We are living in a time of transformation. Personal. Collective.

 

As we ask collectively who we want to be as a society, we need to ask who we want to be personally.

 

According to philosopher and theologian Richard Rohr, there are only two ways we really learn:

Great Love + Great Suffering.

 

Look around you and you’ll see both in abundance. And so, I have to believe that there is a lot of learning going on!

What have you been learning?

Who do you want to become more of as a result of these both numbing + exhilarating days?

 

If we do not ask our own self these questions, then truly this has all been an utter waste of human spirit and effort.

 

But there’s more. . .

 

Asking these questions excites me. Why?

 

Remember back when you’d be asked why you did something in the way you did it – and your cliched answer was, “Because. That’s the way I’ve always done it!”

 

These are the days when you can ask yourself – do I have to do it the way I’ve always done it?!

 

What better time to reassess your life than when life has been turned upside down?

 

What better time to determine (as psychotherapist James Hollis puts it) if we are pursuing a life that enlarges us or a life that diminishes us.

 

As unnerving as this time has been and continues to be have you learned in however bittersweet a way what really matters to you? Have you developed a renewed appreciation for friendships, reordered priorities, living in the moment, small acts of kindness?

 

When the crisis subsides, we might have occasion to ask whether we want to return to normal, or whether there might be something we’ve seen during this break in the routines that we want to bring into the future.

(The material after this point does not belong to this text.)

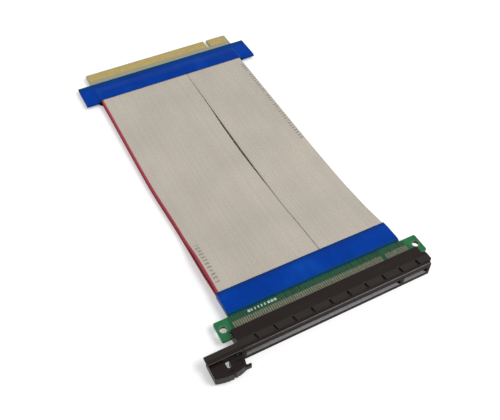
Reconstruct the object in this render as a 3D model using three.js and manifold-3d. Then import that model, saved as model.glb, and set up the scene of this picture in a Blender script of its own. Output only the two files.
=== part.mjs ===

Charles Eisenstein, economist

 

In the words of New York writer and director Julio Vincent Gambuto, “We get to Marie Kondo the sh*t out of it all!” (LOVE IT!)

 

This is the time to examine all the dusty, cliched, cluttering aspects of our lives and ask why we’re keeping habits, modes of thinking, half-baked decisions, draining relationships and some- day dreams. What do we want to keep? Why? What do we want to toss? Why?

 

By the time life reverts to whatever its new normal will look and feel like, sure, it would be nice if you had created a money-generating side gig or could speak six Babble languages – BUT – the real question and hope is –

 

Will you emerge from head-spinning 2020 with a clearer sense of what and who matters in your life – andwill you have more of the confidence you need to create, endorse and cheer-on  that renewed and new YOU?

 

The simple truth is: A change in the world begins with a change in our own self.

 

Change grounded in an attitude of possibility and a posture of generosity – to oneself and to others.

 

Here’s to the second half of 2020 – may it be days of grace and kindness and confidence!

 

Do you want to break through the negative thinking that is preventing you from being influential and heard?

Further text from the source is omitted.